What this Mayor and Manager and Council have recognized, finally, is that Taos Plaza can only be revived if both the locals and visitors have reason to visit the historic center of Town. Central to the success of this endeavor is the Old County Courthouse, shops, offices, and the courtroom as lecture, meeting room, and performing arts space.
From listening to the meeting last night and a presentation by the McFaddens of Blue Sky Productions, which has focused on presenting arts and crafts fairs for twenty-six years, whether on the Plaza or in Kit Carson Park, it is apparent that interest in “arts and crafts” is on the wane. In all probability, the Council and Manager will try and reduce the number of fairs from six (Chamber, CAV, Blue Skies, two each annually) to three, possibly combing efforts in an attempt to produce larger fairs but fewer times a year. Anecdotal evidence suggests far more local artisans and shopkeepers participate in the fairs than was previously known. The results are mixed. Some booth operators and local “brick and mortar” shops do well during these events, some less well. It’s a question, really, of tourist numbers.

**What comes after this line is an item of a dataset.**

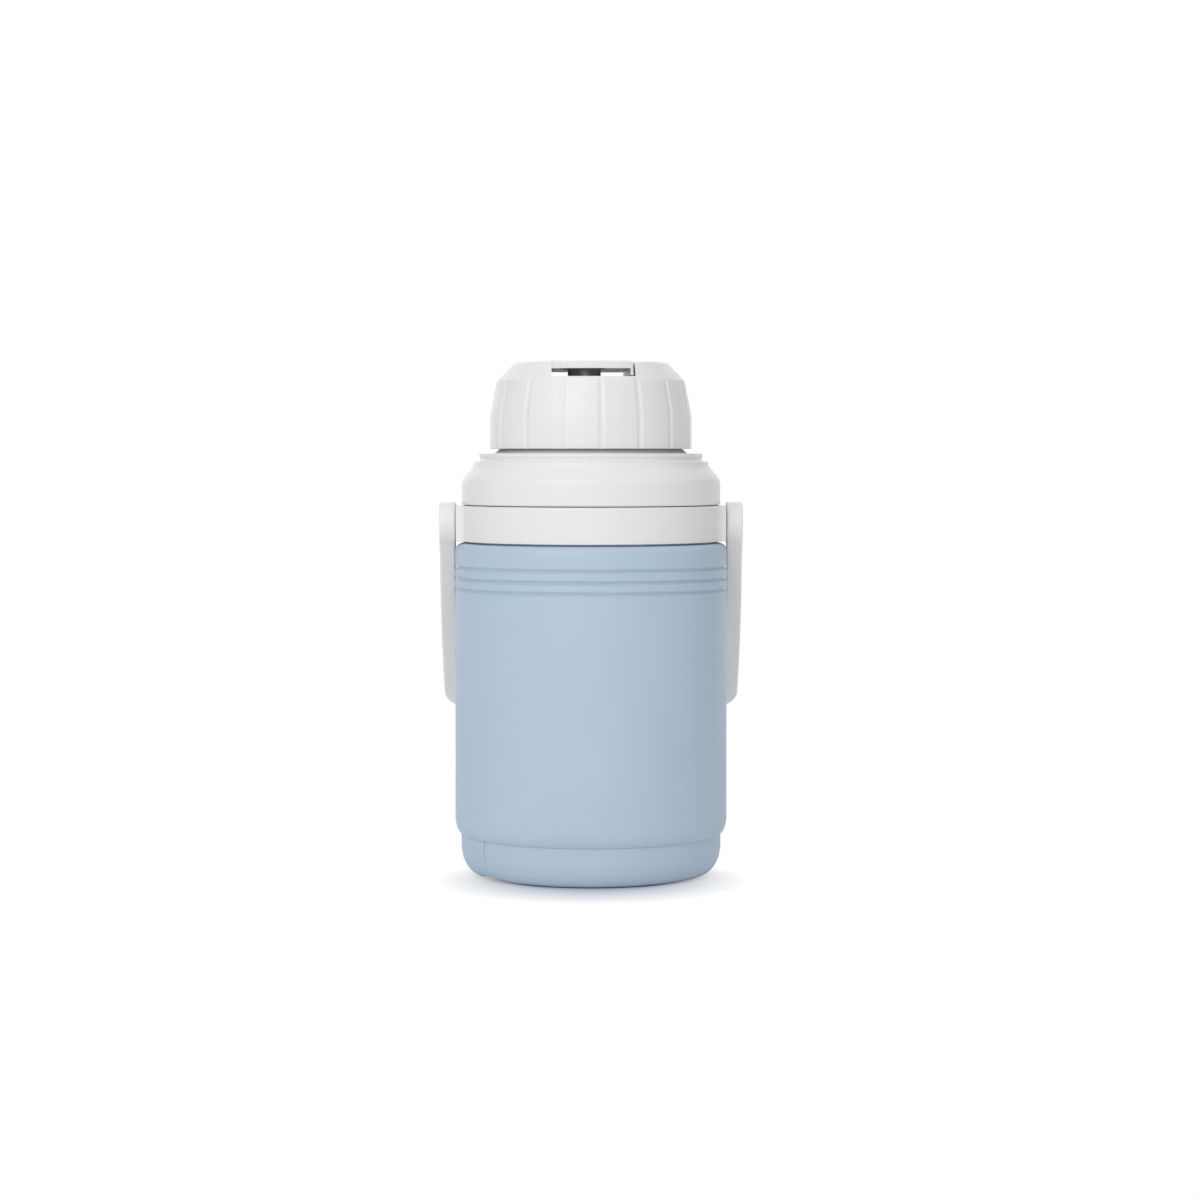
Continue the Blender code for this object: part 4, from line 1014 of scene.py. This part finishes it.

Taos needs more tourists and buyers. And the recalcitrant Taos Plaza Merchants, which are about the most idiosyncratic bunch in town, vary in their perceptions and opinions. Retail is down for most shops. As we know the new demographic is younger and more oriented toward recreation, music, restaurants, and “things to do.” The previous generation of collectors and buyers, including the T-shirt and tchotchke crowd, has declined in number but many local merchants have yet to adjust to changing habits.
A B&B owner told me yesterday that in comparison to the past, her customers are increasingly young and restless. The new visitor stays for two or three days then it’s off to Moab or Santa Fe. Some ride bicycles at the Gorge, some fish, some raft, some ski, some drink tasty brew at Taos Mesa Brewing or dine on organic lovelies at The Love Apple. They hike in the desert and mountains. Some ask, “Where’s the action?” Finding none, they skedaddle.

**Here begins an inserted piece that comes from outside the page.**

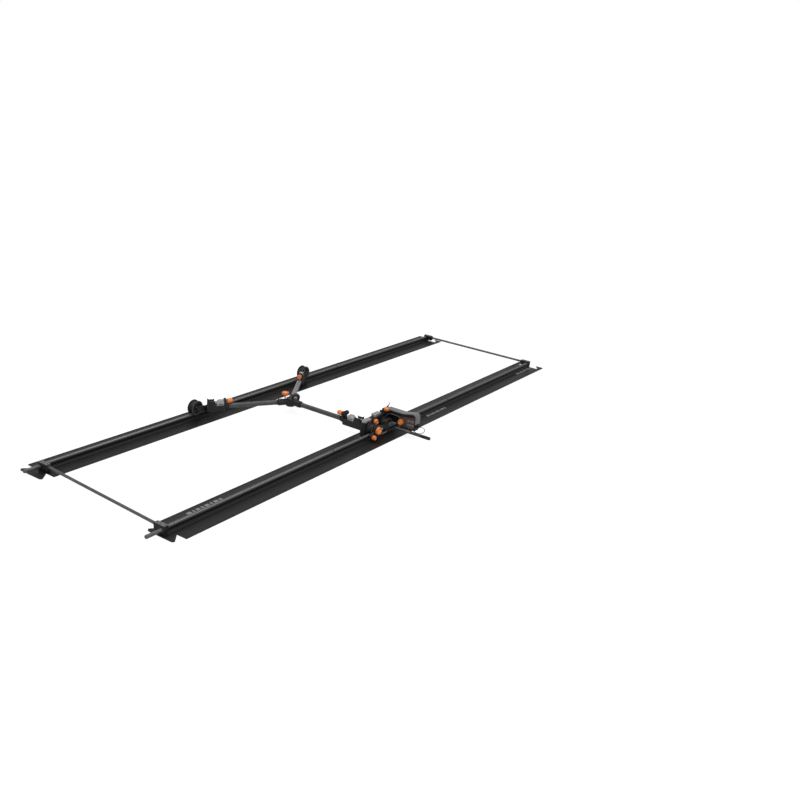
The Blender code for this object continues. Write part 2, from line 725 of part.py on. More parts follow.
def build_drive():
    """The drive unit on the near rail: housing, yoke, two wheels and the clamp knobs."""
    build_housing()
    build_yoke()
    for letter, x in zip("cd", DRIVE_WHEEL_X):
        wheel(f"wheel_{letter}", (x, DRIVE_Y, SMALL_WHEEL_Z), SMALL_GROOVE_CENTRE, None)
    face = YOKE_Y[0] - GAP
    knob("axle_knob", 0.0225, 0.018, 0.006, (DRIVE_WHEEL_X[0], face, SMALL_WHEEL_Z), AGAINST_Y)
    knob("brake_knob", 0.0140, 0.018, 0.006, (YOKE_FOOT[0], face, YOKE_FOOT[1]), AGAINST_Y)
    knob("clutch_knob", 0.0155, 0.018, 0.006, (CLUTCH_AT[0], HOUSING_Y[0] - GAP, CLUTCH_AT[1]), AGAINST_Y)
    knob("box_clamp_knob", 0.0165, 0.015, 0.003, (*CLAMP_AT, BOX_Z[1] + GAP), UPRIGHT)


def box_top(offset):
    """The box's top from the bridge to its near end, raised over the electronics, and offset outwards."""
    end, top = BOX_Y[0] - offset, BOX_Z[1] + offset
    high = top + BOX_RISE
    bend = BOX_BEND + offset
    return [(RISE_Y[1], top), (RISE_Y[0], high), *arc((end + bend, high - bend), bend, 90, 180, 6)]


def build_control_box():
    """The bridge over the rail and the control box at its near end, with the hood, panel and keys."""
    width = BOX_X[1] - BOX_X[0]
    low = BOX_Z[0]
    outline = [
        (BOX_Y[0], low),
        (ARCH_Y[0], low),
        *arc((ARCH_Y[0] + ARCH_CORNERS[0], ARCH_TOP - ARCH_CORNERS[0]), ARCH_CORNERS[0], 180, 90, 4),
        *arc((ARCH_Y[1] - ARCH_CORNERS[1], ARCH_TOP - ARCH_CORNERS[1]), ARCH_CORNERS[1], 90, 0, 6),
        (ARCH_Y[1], low),
        (BOX_Y[1], low),
        *arc((BOX_Y[1] - 0.010, BOX_Z[1] - 0.010), 0.010, 0, 90, 4),
        *box_top(0.0),
    ]
    mesh = plate_mesh("control_box", outline, width, plane="YZ")
    mesh.transform(Matrix.Translation((sum(BOX_X) / 2, 0, 0)))
    box = add_object("control_box", mesh, CAST_BLACK)
    wall = (BOX_X[1] - ARCH_WALL, ARCH_Y[0] - BITE, low), (BOX_X[1], ARCH_Y[1] + BITE, ARCH_TOP + BITE)
    inset = BOX_X[0] + 0.003
    lug = (BOX_X[0] - 0.020, LEVER_Y - 0.014, low), (inset, LEVER_Y + 0.014, low + 0.004)
    near, far = CLAMP_AT[1] - 0.011, CLAMP_AT[1] + 0.011
    clamp = (CLAMP_AT[0] - 0.010, near, BOX_Z[1] - 0.008), (inset, far, BOX_Z[1])
    join(box, box_mesh("arch_wall", *wall), box_mesh("lug", *lug), box_mesh("clamp", *clamp))
    inner, outer = box_top(GAP), box_top(GAP + HOOD_THICKNESS)
    outline = [(HOOD_Y, inner[0][1]), *inner, (inner[-1][0], HOOD_LIP), (outer[-1][0], HOOD_LIP)]
    outline += [*reversed(outer), (HOOD_Y, outer[0][1])]
    mesh = plate_mesh("hood", outline, width + 2 * HOOD_OVERHANG, plane="YZ")
    mesh.transform(Matrix.Translation((sum(BOX_X) / 2, 0, 0)))
    add_object("hood", mesh, HOOD_GREY)
    build_panel()
    face = BOX_Y[0] - GAP
    body, neck, length = CONNECTOR_RADIUS, CONNECTOR_NECK, CONNECTOR_LENGTH
    profile = [(0, length), (neck, length), (neck, 0.75 * length), (body, 0.6 * length), (body, 0), (0, 0)]
    turned("lead_connector", profile, CAST_BLACK, None, (LEAD_X, face, LEAD_Z), AGAINST_Y, steps=16)
    build_lead(face - length)


def key_places():
    """Key centres, two rows of three."""
    for row in (0, 1):
        for column in (-1, 0, 1):
            yield KEY_CENTRE[0] + column * BUTTON_PITCH[0], KEY_CENTRE[1] + (row - 0.5) * BUTTON_PITCH[1]


def build_panel():
    face = BOX_X[0] - GAP
    radius = 0.004
    low, high = PANEL_Z[0] + radius, PANEL_Z[1] - radius
    near, far = PANEL_Y[0] + radius, PANEL_Y[1] - radius
    outline = [
        *arc((far, high - PANEL_SLOPE), radius, 0, 100, 3),
        *arc((near, high), radius, 100, 180, 3),
        *arc((near, low), radius, 180, 270, 3),
        *arc((far, low), radius, 270, 360, 3),
    ]
    y_half, z_half = BUTTON_SIZE[1] / 2, BUTTON_SIZE[2] / 2
    holes = [
        [(y - y_half - KEY_GAP, z - z_half - KEY_GAP), (y + y_half + KEY_GAP, z - z_half - KEY_GAP)]
        + [(y + y_half + KEY_GAP, z + z_half + KEY_GAP), (y - y_half - KEY_GAP, z + z_half + KEY_GAP)]
        for y, z in key_places()
    ]
    mesh = plate_mesh("control_panel", outline, PANEL_THICKNESS, holes, plane="YZ")
    mesh.transform(Matrix.Translation((face - PANEL_THICKNESS / 2, 0, 0)))
    add_object("control_panel", mesh, PANEL_BROWN)
    for number, (y, z) in enumerate(key_places(), 1):
        depth = BUTTON_SIZE[0] / 2
        key = box_mesh(f"key_{number}", (-depth, -y_half, -z_half), (depth, y_half, z_half))
        centre = (face - KEY_TRAVEL - GAP - depth, y, z)
        add_bevel(add_object(f"key_{number}", key, KEY_GREY, None, centre), 0.0012)
    knob("speed_dial", 0.0170, 0.020, 0.003, (face - PANEL_THICKNESS - GAP, DIAL_Y, DIAL_Z), AGAINST_X)


def smooth_route(points, count):
    """Evenly numbered points on a Catmull-Rom curve through a route."""
    route = [Vector(p) for p in points]
    route = [2 * route[0] - route[1], *route, 2 * route[-1] - route[-2]]
    spans = len(route) - 3
    for i in range(count):
        place = spans * i / (count - 1)
        k = min(int(place), spans - 1)
        t = place - k
        a, b, c, d = route[k : k + 4]
        yield (2 * b + (c - a) * t + (2 * a - 5 * b + 4 * c - d) * t**2 + (3 * b - a - 3 * c + d) * t**3) / 2


def build_lead(start_y):
    """A short lead from the end connector back up into the underside of the box."""
    route = [
        (LEAD_X, start_y - 2 * GAP, LEAD_Z),
        (LEAD_X, start_y - 0.010, LEAD_Z),
        (LEAD_X, start_y - 0.022, LEAD_Z - 0.001),
        (LEAD_X, start_y - 0.030, LEAD_Z - 0.009),
        (LEAD_X, start_y - 0.028, LEAD_Z - 0.021),
        (LEAD_X, start_y - 0.018, LEAD_Z - 0.032),
        (LEAD_X, start_y - 0.002, LEAD_Z - 0.040),
        (LEAD_X, start_y + 0.018, LEAD_Z - 0.043),
        (LEAD_X, start_y + 0.034, LEAD_Z - 0.040),
        (LEAD_X, start_y + 0.041, BOX_Z[0] - 0.0012),
    ]
    curve = bpy.data.curves.new("control_lead", "CURVE")
    curve.dimensions = "3D"
    curve.bevel_depth = LEAD_RADIUS
    curve.bevel_resolution = 2
    curve.use_fill_caps = True
    spline = curve.splines.new("POLY")
    points = list(smooth_route(route, 22))
    spline.points.add(len(points) - 1)
    for knot, point in zip(spline.points, points):
        knot.co = (*point, 1.0)
    lead = bpy.data.objects.new("control_lead", curve)
    curve.materials.append(LEAD_GREY)
    PARTS.objects.link(lead)


def build_antenna():
    profile = [
        (0, 0.034),
        (0.0022, 0.033),
        (0.0022, 0.013),
        (0.0034, 0.012),
        (0.0034, 0.004),
        (0.0048, 0.0025),
        (0.0048, -0.0025),
        (0, -0.0025),
    ]
    turned("antenna", profile, CAST_BLACK, None, ANTENNA_AT, (ANTENNA_LEAN, 0.0, 0.0), steps=12)


def build_lever():
    """The engage lever under the box's front lug. Its origin is its pivot."""
    depth, radius = LEVER_DEPTH, LEVER_HALF_WIDTH
    bar = plate_mesh("engage_lever", stadium_outline((0, 0), (0, -LEVER_LENGTH), radius), depth)
    bar.transform(Matrix.Translation((0, 0, -depth / 2)))
    place = (BOX_X[0] - 0.0105, LEVER_Y, BOX_Z[0] - 0.003)
    lever = add_object("engage_lever", bar, CAST_BLACK, None, place)
    join(lever, cylinder_mesh("pivot", 0.005, (0, 0, -0.002), (0, 0, 0.003 - GAP), 16), parent=lever)


def settle_in_frame():
    """Carry everything across, so that the origin is the middle of the near rail's underside."""
    root = make_empty("frame", (0, RAIL_Y, 0))
    for thing in (*PARTS.objects, *HELPERS.objects):
        if thing.parent is None and thing is not root:
            thing.parent = root


def build_ball_handle(arm):
    """The ball that pulls arm C's foot cup back, on a stem whose foot meets the cup."""
    ball = ball_mesh("ball_handle_c", BALL_RADIUS, (BALL_AT, 0, BALL_Z))
    handle = add_object("ball_handle_c", ball, CAST_BLACK, arm)
    top = BLOCK_TOP + BALL_FOOT_HEIGHT
    stem = cylinder_mesh("stem", 0.0035, (BALL_AT, 0, top - 0.002), (BALL_AT, 0, BALL_Z - 0.007), 12)
    far = CUP_START + CRADLE_C_SHIFT - GAP
    foot = box_mesh("foot", (BALL_AT - 0.006, -0.007, BLOCK_TOP + GAP), (far, 0.007, top))
    join(handle, stem, foot, parent=arm)


def build_dolly():
    dolly = make_empty("dolly", HUB)
    headings = [heading_of(WHEEL_A - HUB), heading_of(WHEEL_B - HUB), -math.pi / 2]
    build_hub(dolly, headings)
    arms = (("a", 0.0, BLOCK_END), ("b", 0.0, BLOCK_END), ("c", CRADLE_C_SHIFT, BLOCK_END_C))
    blocks = {}
    for (label, shift, end), heading in zip(arms, headings):
        blocks[label], arm = build_arm(label, dolly, heading, shift, end)
        if label == "c":
            build_ball_handle(arm)
    wheel_bracket(blocks["a"], dolly, WHEEL_A, BRACKET_REACH)
    wheel_bracket(blocks["b"], dolly, WHEEL_B, -BRACKET_REACH)
    for letter, place in (("a", WHEEL_A), ("b", WHEEL_B)):
        wheel(f"wheel_{letter}", (*place.xy, BIG_WHEEL_Z), BIG_GROOVE_CENTRE, None)
    foot = HUB + outward(headings[0]) * HUB_KNOB_OUT
    knob("hub_knob", 0.021, 0.014, 0.026, (foot.x, foot.y, ARM_Z + DRUM_TOP_GAP), UPRIGHT)


def main():
    build_track()
    build_dolly()
    build_drive()
    build_control_box()
    build_antenna()
    build_lever()
    settle_in_frame()


main()
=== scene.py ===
"""Looks for the tripod dolly and its track: materials, knobs, wheels, fasteners and trim."""
import json
import math

import bmesh
import bpy
from mathutils import Matrix, Vector


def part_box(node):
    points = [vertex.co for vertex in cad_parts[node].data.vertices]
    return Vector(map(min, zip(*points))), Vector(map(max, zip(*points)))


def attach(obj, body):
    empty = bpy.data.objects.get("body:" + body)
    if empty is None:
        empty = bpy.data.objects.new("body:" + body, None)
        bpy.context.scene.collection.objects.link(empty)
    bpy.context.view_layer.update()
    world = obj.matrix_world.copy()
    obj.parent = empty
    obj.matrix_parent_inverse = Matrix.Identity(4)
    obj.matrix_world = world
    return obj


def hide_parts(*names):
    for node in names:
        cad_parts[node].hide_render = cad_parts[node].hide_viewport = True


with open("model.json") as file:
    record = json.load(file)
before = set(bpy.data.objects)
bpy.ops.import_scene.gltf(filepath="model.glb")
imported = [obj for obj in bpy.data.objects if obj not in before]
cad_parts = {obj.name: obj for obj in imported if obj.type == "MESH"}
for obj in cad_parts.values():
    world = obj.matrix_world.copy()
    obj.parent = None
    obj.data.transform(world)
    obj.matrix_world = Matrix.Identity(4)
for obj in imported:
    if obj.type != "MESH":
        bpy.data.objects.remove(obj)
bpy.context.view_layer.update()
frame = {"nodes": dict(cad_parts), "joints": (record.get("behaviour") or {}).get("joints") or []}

NODES = frame["nodes"]
JOINTS = {joint["name"]: joint for joint in frame["joints"]}
X, Y, Z = Vector((1, 0, 0)), Vector((0, 1, 0)), Vector((0, 0, 1))
RAIL_LABELS = ("near", "far")
HEAD_RADIUS = 0.0125
BASE_THICKNESS = 0.0055
SECTION_LENGTH = 1.2
TRACK_LEFT = -1.8
HEAD_SHIFT = 0.050
ROD_RADIUS = 0.0075
PLANES = {
    "XY": lambda u, v, w: (u, v, w),
    "YZ": lambda u, v, w: (w, u, v),
    "XZ": lambda u, v, w: (u, w, v),
}


# ---- Camera, floor and light ----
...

But these visitors don’t buy art as a rule or T-shirts like an older generation of visitors. While the community in general needs to maintain its historic and cultural appeal, whether in some galleries or at the excellent local museums, the merchant community, especially on the Plaza itself, needs a dose of “cool” and “hipness.” We need to maintain the elements of history and culture that make Taos fascinating but must open up the community to the next generation of imaginative culture producers. So where’s the avant-garde?
Big Dan Barrone, the lumberjack, and Rick Bellis, who dresses like a refugee from 70s era New Jersey, seem passionate about experimenting and offering solutions to the current merchant miasma. While the private sector sleeps, government must step up to the plate. We need to back up these guys as they try and change the status quo.